_Goal_:
Reproduce this listing in full.

_Record set_:

((

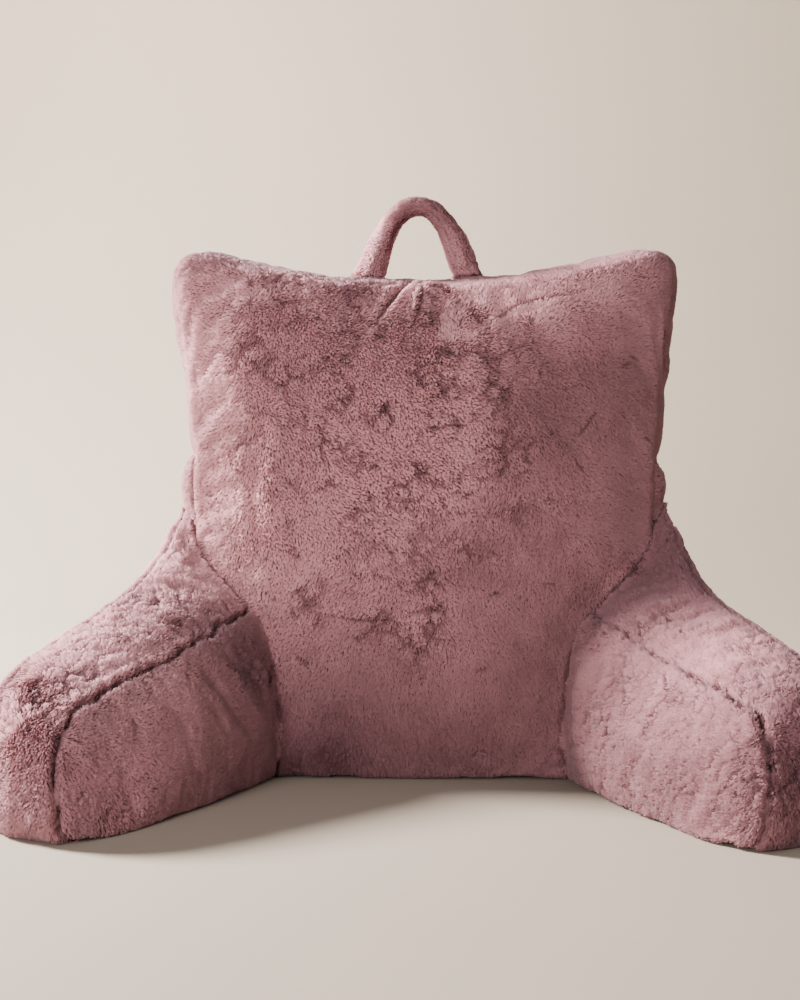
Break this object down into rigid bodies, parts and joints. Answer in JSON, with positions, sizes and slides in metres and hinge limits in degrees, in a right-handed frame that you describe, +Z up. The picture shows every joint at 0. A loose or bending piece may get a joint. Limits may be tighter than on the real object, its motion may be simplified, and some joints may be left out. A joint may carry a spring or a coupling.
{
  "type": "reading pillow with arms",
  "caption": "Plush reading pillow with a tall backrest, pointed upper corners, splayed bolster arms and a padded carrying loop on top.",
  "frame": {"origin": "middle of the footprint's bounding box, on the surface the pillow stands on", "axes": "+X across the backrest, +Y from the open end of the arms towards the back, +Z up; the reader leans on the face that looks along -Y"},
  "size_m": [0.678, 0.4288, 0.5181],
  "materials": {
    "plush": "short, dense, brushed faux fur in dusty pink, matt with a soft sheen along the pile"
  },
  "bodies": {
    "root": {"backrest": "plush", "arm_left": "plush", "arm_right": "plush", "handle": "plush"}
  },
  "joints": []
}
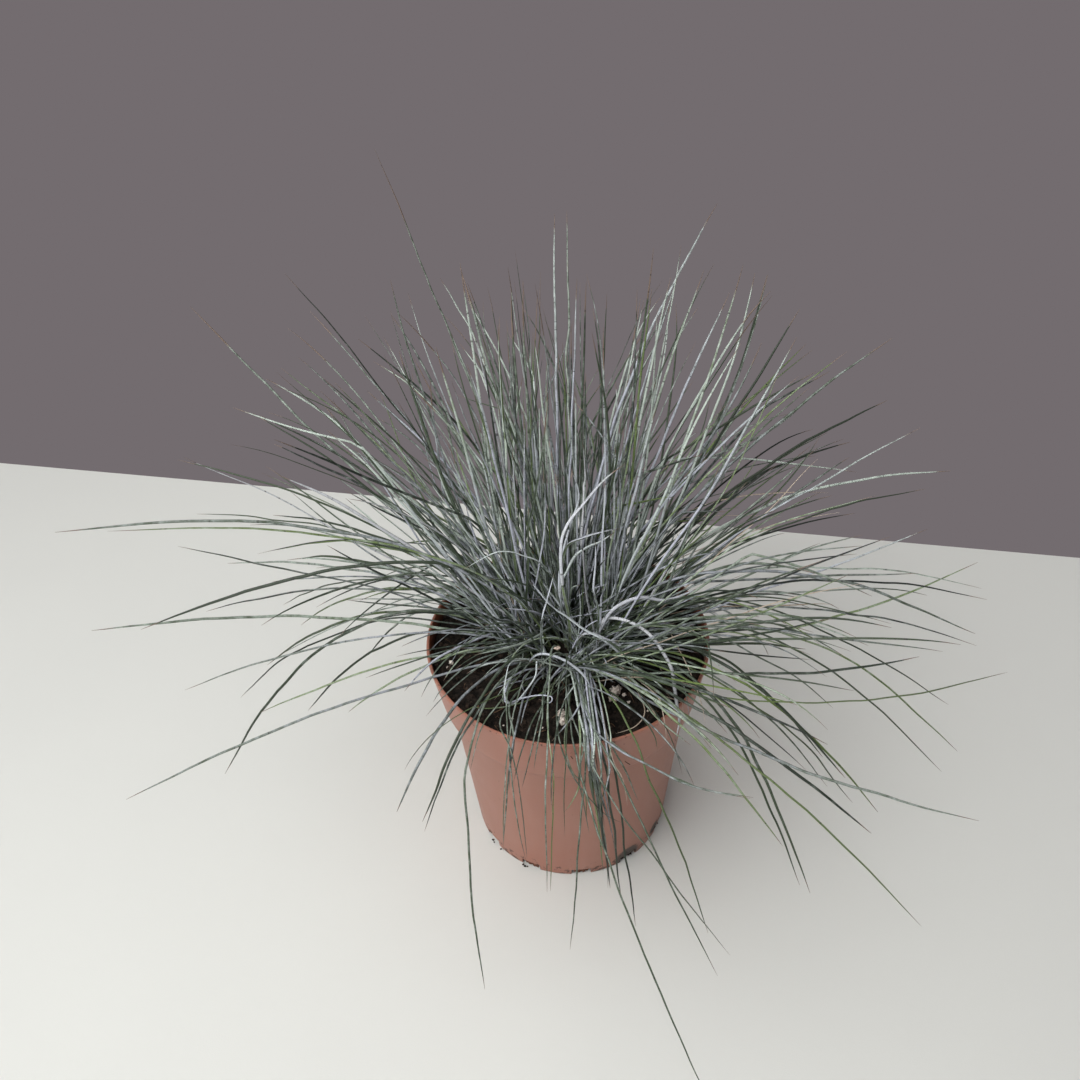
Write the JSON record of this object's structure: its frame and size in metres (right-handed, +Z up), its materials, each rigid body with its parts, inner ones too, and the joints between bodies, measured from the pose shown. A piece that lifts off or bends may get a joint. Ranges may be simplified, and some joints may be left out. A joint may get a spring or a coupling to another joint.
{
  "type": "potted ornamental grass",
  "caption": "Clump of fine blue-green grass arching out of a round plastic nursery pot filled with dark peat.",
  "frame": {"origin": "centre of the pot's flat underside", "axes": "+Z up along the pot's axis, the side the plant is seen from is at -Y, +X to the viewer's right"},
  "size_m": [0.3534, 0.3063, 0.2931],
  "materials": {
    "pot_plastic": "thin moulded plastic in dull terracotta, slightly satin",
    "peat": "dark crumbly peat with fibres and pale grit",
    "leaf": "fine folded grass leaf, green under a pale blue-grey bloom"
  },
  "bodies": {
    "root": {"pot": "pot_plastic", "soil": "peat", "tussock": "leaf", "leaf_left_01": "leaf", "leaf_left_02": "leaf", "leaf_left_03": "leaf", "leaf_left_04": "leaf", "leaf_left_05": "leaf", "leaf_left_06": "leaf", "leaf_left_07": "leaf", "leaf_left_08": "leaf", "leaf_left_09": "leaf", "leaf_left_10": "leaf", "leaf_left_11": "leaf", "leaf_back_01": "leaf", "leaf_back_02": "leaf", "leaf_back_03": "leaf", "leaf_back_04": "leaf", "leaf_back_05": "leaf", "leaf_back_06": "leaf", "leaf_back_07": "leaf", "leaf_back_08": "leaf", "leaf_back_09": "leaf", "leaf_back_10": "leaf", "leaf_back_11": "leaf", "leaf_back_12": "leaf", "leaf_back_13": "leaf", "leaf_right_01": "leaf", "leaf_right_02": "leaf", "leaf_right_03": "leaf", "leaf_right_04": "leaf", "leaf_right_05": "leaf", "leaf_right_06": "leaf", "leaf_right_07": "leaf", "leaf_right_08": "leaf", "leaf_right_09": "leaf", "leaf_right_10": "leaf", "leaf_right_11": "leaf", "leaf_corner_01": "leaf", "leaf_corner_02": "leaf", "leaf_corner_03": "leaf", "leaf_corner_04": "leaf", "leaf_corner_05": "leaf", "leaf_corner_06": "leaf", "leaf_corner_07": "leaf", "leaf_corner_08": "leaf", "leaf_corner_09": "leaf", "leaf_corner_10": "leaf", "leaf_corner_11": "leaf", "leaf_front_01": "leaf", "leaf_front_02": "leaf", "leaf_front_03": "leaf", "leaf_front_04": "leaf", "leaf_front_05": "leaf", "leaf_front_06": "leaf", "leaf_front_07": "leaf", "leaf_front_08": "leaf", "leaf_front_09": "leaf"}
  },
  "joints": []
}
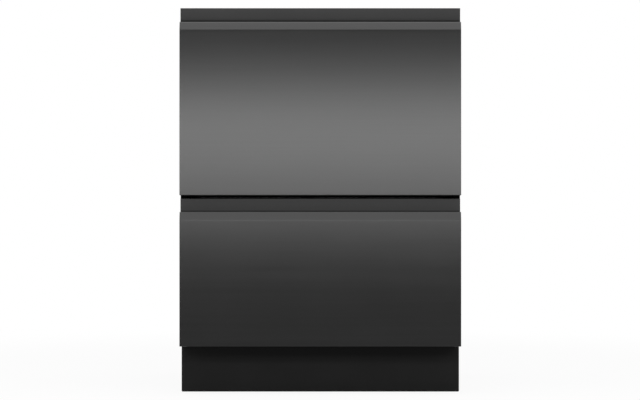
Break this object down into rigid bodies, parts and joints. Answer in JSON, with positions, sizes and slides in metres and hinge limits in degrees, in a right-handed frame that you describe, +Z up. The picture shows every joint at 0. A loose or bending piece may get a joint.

))

_Answer below_:
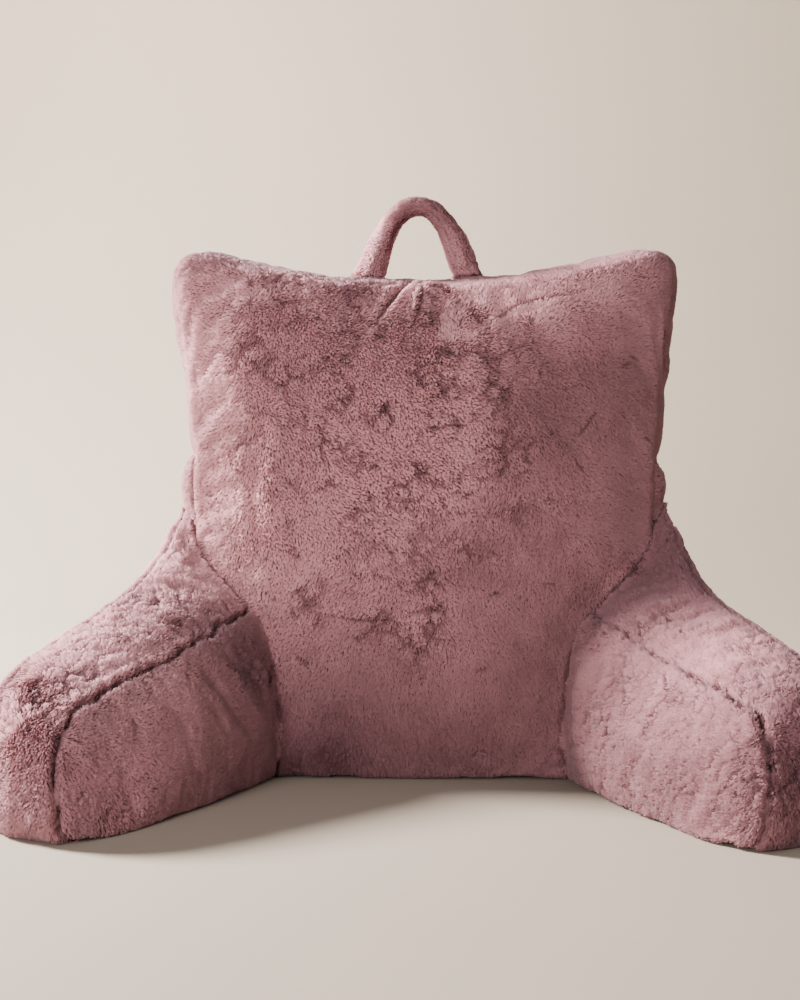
Break this object down into rigid bodies, parts and joints. Answer in JSON, with positions, sizes and slides in metres and hinge limits in degrees, in a right-handed frame that you describe, +Z up. The picture shows every joint at 0. A loose or bending piece may get a joint. Limits may be tighter than on the real object, its motion may be simplified, and some joints may be left out. A joint may carry a spring or a coupling.
{
  "type": "reading pillow with arms",
  "caption": "Plush reading pillow with a tall backrest, pointed upper corners, splayed bolster arms and a padded carrying loop on top.",
  "frame": {"origin": "middle of the footprint's bounding box, on the surface the pillow stands on", "axes": "+X across the backrest, +Y from the open end of the arms towards the back, +Z up; the reader leans on the face that looks along -Y"},
  "size_m": [0.678, 0.4288, 0.5181],
  "materials": {
    "plush": "short, dense, brushed faux fur in dusty pink, matt with a soft sheen along the pile"
  },
  "bodies": {
    "root": {"backrest": "plush", "arm_left": "plush", "arm_right": "plush", "handle": "plush"}
  },
  "joints": []
}
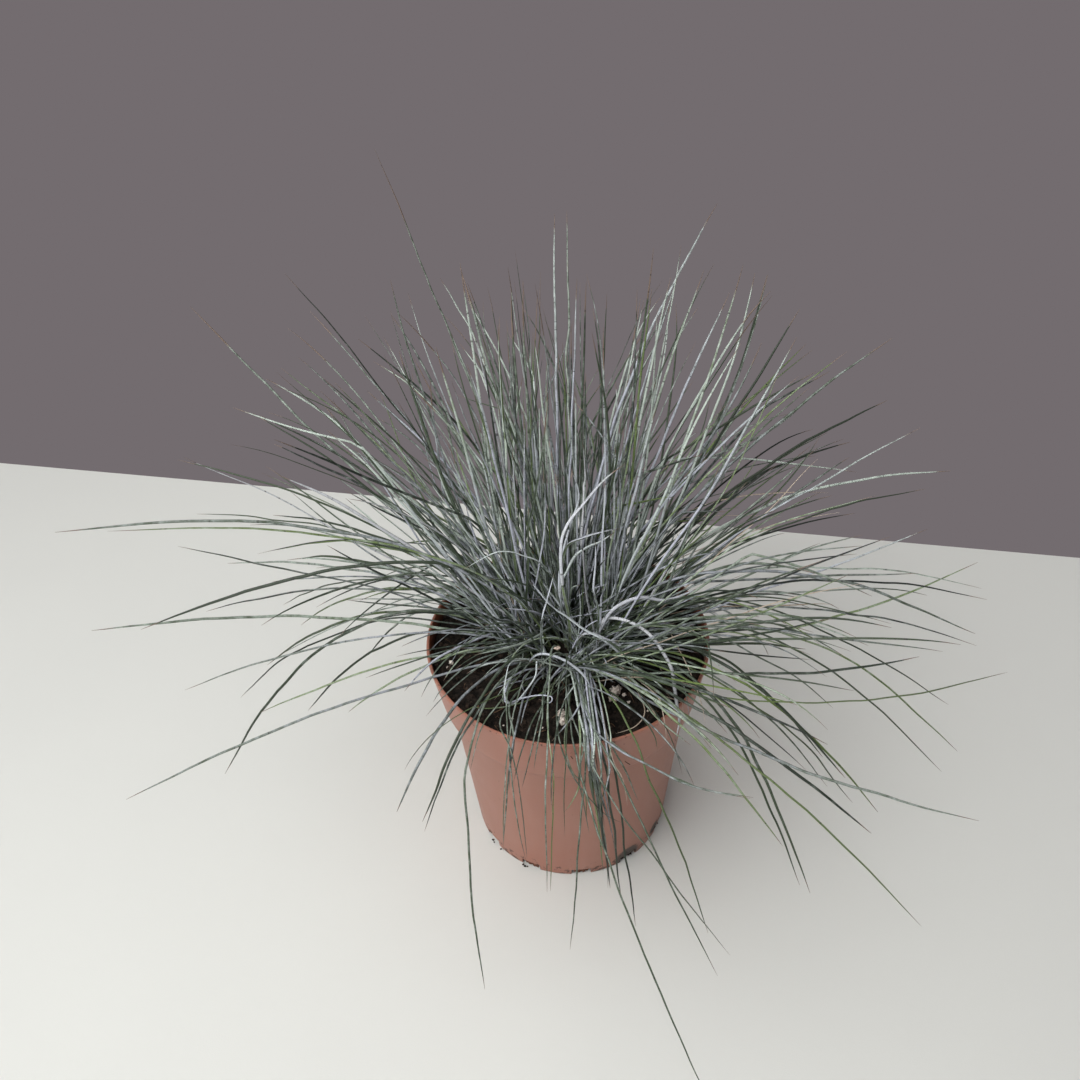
Write the JSON record of this object's structure: its frame and size in metres (right-handed, +Z up), its materials, each rigid body with its parts, inner ones too, and the joints between bodies, measured from the pose shown. A piece that lifts off or bends may get a joint. Ranges may be simplified, and some joints may be left out. A joint may get a spring or a coupling to another joint.
{
  "type": "potted ornamental grass",
  "caption": "Clump of fine blue-green grass arching out of a round plastic nursery pot filled with dark peat.",
  "frame": {"origin": "centre of the pot's flat underside", "axes": "+Z up along the pot's axis, the side the plant is seen from is at -Y, +X to the viewer's right"},
  "size_m": [0.3534, 0.3063, 0.2931],
  "materials": {
    "pot_plastic": "thin moulded plastic in dull terracotta, slightly satin",
    "peat": "dark crumbly peat with fibres and pale grit",
    "leaf": "fine folded grass leaf, green under a pale blue-grey bloom"
  },
  "bodies": {
    "root": {"pot": "pot_plastic", "soil": "peat", "tussock": "leaf", "leaf_left_01": "leaf", "leaf_left_02": "leaf", "leaf_left_03": "leaf", "leaf_left_04": "leaf", "leaf_left_05": "leaf", "leaf_left_06": "leaf", "leaf_left_07": "leaf", "leaf_left_08": "leaf", "leaf_left_09": "leaf", "leaf_left_10": "leaf", "leaf_left_11": "leaf", "leaf_back_01": "leaf", "leaf_back_02": "leaf", "leaf_back_03": "leaf", "leaf_back_04": "leaf", "leaf_back_05": "leaf", "leaf_back_06": "leaf", "leaf_back_07": "leaf", "leaf_back_08": "leaf", "leaf_back_09": "leaf", "leaf_back_10": "leaf", "leaf_back_11": "leaf", "leaf_back_12": "leaf", "leaf_back_13": "leaf", "leaf_right_01": "leaf", "leaf_right_02": "leaf", "leaf_right_03": "leaf", "leaf_right_04": "leaf", "leaf_right_05": "leaf", "leaf_right_06": "leaf", "leaf_right_07": "leaf", "leaf_right_08": "leaf", "leaf_right_09": "leaf", "leaf_right_10": "leaf", "leaf_right_11": "leaf", "leaf_corner_01": "leaf", "leaf_corner_02": "leaf", "leaf_corner_03": "leaf", "leaf_corner_04": "leaf", "leaf_corner_05": "leaf", "leaf_corner_06": "leaf", "leaf_corner_07": "leaf", "leaf_corner_08": "leaf", "leaf_corner_09": "leaf", "leaf_corner_10": "leaf", "leaf_corner_11": "leaf", "leaf_front_01": "leaf", "leaf_front_02": "leaf", "leaf_front_03": "leaf", "leaf_front_04": "leaf", "leaf_front_05": "leaf", "leaf_front_06": "leaf", "leaf_front_07": "leaf", "leaf_front_08": "leaf", "leaf_front_09": "leaf"}
  },
  "joints": []
}
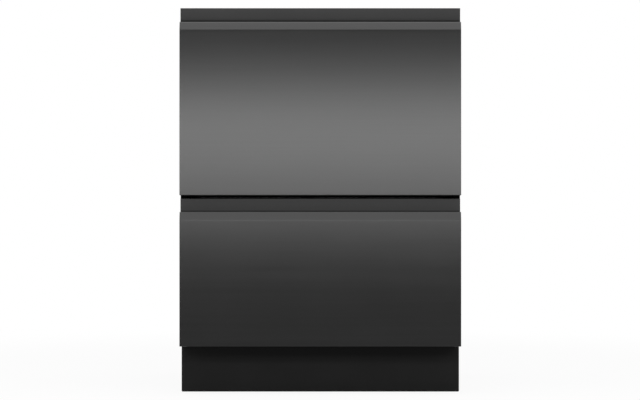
Break this object down into rigid bodies, parts and joints. Answer in JSON, with positions, sizes and slides in metres and hinge limits in degrees, in a right-handed frame that you describe, +Z up. The picture shows every joint at 0. A loose or bending piece may get a joint.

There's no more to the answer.